The genre of horror itself is a difficult one to navigate. There doesn’t seem to be any kind of spectrum to its quality. The revered greats and classics all seem to be pre-2000, and the dawn of the millennium (though with rare exceptions) brought this devaluing of the art of the medium in favour of capital, hence the slew of sequels, reboots and certain sub-genre booms that have little more beyond shock value. Zombie is a cinephile. That passion, coupled with his security in artistic identity, rings true on the big screen in a fashion like no other in his field of contemporaries.

Zombie blends his unique ‘outsider’ attitude with endless homages to the 1970s culture of horror, the ground-breaking era in the history of the genre. Time may well have pressed on since then, and with a new wave of filmmakers stoking the fires of the social thriller, there is most definitely still an audience for something more pure and rooted in the visceral, a sentiment applicable to each instalment of Zombie’s ‘Firefly Trilogy’.

There is an intermittent issue with the immersion of the relationship between narrative and tone. Whilst there is no issue with convention, especially in a genre film, something is a little off here. At the very least, it is hit or miss. Wes Craven is evidently a major influence here but House of 1000 Corpses falls a little short of the success of Scream. There is a similar undercurrent as both films aim at satirising the wider genre of horror, but despite his extensive knowledge of that realm, Zombie’s attempts fall flat.

Once the pacing finds its feet, House of 1000 Corpses is a thrilling experience. The narrative’s setpieces are quite frequent and well-realised, though that does link back to the tonal inconsistencies. Talking exclusively in terms of horror cinema, they are some of the greatest single instances I think I’ve come across. The cold opening is incredibly atmospheric and inspired, blending TV advertising with freakish horror. A petrol station and novelty store of terrors blend, with a roster of rural oddballs sharing tales of the grim. We’re introduced to glimpses of what’s to come along with an idea of Zombie’s kinetic filmmaking and writing approach.
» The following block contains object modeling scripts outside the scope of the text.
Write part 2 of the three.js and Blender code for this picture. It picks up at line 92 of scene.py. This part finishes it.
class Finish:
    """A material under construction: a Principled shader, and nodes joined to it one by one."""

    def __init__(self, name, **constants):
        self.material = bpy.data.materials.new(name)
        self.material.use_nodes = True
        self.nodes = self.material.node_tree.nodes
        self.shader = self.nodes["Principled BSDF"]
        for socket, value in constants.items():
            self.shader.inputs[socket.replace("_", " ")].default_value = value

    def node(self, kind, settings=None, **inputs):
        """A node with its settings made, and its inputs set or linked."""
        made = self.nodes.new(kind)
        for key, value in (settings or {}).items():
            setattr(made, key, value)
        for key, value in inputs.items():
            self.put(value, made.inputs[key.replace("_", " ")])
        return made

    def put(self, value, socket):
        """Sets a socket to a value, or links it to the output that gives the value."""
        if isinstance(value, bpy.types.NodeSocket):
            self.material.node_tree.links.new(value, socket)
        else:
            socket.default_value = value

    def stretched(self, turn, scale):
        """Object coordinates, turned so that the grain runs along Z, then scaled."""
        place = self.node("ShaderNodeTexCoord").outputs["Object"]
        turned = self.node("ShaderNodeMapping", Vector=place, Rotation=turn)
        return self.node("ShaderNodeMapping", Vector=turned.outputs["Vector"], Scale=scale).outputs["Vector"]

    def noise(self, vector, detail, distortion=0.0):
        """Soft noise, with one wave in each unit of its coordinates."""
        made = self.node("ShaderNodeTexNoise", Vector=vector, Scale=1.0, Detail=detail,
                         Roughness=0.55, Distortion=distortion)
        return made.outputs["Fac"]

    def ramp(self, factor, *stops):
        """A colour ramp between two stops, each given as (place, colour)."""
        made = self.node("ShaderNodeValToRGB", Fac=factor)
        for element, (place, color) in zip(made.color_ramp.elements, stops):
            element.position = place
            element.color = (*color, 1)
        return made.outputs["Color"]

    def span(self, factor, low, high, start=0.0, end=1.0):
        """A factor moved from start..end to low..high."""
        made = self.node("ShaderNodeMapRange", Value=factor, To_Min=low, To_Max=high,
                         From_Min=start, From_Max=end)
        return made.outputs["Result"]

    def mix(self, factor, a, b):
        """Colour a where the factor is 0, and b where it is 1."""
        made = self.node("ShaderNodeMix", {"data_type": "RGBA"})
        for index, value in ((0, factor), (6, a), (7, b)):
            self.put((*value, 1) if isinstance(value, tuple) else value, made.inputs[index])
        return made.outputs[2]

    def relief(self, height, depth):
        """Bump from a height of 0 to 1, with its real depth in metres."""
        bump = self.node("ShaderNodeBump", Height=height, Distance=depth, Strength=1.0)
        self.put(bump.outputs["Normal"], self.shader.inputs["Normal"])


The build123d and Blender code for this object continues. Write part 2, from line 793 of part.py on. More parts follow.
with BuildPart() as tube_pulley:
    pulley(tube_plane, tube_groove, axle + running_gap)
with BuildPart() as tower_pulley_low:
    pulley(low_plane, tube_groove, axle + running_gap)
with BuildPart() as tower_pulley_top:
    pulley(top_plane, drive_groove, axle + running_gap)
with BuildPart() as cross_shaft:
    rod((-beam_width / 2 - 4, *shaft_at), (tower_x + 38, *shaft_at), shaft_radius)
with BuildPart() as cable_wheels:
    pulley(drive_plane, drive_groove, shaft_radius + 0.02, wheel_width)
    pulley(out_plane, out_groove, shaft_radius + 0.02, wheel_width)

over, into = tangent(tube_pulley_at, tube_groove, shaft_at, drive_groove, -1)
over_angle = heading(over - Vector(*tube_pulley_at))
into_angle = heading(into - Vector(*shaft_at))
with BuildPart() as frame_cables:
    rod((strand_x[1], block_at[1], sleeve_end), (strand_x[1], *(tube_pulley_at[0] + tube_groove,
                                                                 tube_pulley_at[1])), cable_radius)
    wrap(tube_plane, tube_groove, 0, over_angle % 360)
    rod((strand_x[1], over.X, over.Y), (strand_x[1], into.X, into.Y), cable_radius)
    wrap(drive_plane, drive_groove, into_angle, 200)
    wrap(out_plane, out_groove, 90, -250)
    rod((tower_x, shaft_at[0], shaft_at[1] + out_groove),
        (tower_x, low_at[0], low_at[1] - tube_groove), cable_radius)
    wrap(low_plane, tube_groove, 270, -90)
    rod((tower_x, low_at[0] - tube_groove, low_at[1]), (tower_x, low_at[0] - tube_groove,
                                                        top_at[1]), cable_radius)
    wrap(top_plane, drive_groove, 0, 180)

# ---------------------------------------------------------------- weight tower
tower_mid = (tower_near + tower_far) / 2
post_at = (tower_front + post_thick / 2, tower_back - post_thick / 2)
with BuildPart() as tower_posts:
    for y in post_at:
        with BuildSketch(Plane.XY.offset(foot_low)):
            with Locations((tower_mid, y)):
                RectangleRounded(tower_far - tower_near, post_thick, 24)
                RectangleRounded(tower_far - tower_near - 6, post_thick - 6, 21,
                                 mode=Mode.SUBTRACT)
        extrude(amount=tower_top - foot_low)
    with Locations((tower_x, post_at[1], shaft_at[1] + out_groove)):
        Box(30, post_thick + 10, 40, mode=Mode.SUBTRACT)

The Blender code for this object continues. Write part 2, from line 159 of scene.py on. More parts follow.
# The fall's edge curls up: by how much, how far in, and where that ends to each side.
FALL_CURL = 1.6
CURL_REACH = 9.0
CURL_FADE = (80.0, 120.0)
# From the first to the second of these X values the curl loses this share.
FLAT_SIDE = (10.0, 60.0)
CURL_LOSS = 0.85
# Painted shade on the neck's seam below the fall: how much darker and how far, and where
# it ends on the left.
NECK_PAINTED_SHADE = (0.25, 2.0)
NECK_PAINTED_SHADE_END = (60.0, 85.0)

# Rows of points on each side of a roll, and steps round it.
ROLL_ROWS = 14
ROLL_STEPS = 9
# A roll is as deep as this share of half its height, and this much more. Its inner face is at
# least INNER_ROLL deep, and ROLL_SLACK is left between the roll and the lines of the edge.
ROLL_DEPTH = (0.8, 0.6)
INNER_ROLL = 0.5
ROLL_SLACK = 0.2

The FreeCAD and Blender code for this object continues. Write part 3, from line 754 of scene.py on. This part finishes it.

Given this marked the maiden effort from Zombie in directing outside the length of a music video, one would suggest he took to the demands like a duck to water and, if anything, was perhaps aided by that earlier experience. With this consistent hyper saturation of colours, some scenes feel as if they’re shot with a filter over the lens, or take advantage of neon lighting. It’s far from the almost seizure-inducing music video for Dragula, but is most definitely a ‘relative’ and lends to the style of horror itself, one that adds to the rural, outsider aesthetic cementing itself as this neo, video nasty shock value terror. Rob Zombie’s auteur style, while his filmmaking endeavours have peaked and troughed as far as quality is concerned in the years since, always has a handful of recurring features that define them and promise, at the very least, a certain style of atmosphere if nothing more.  

In his ode to the era of explicit, gory and borderline exploitation horror, Rob Zombie stumbled on an audience that was clearly unquenched in their thirst for such a film. The cult appreciation that has since amassed, bubbled, and grown for this jack of all trades.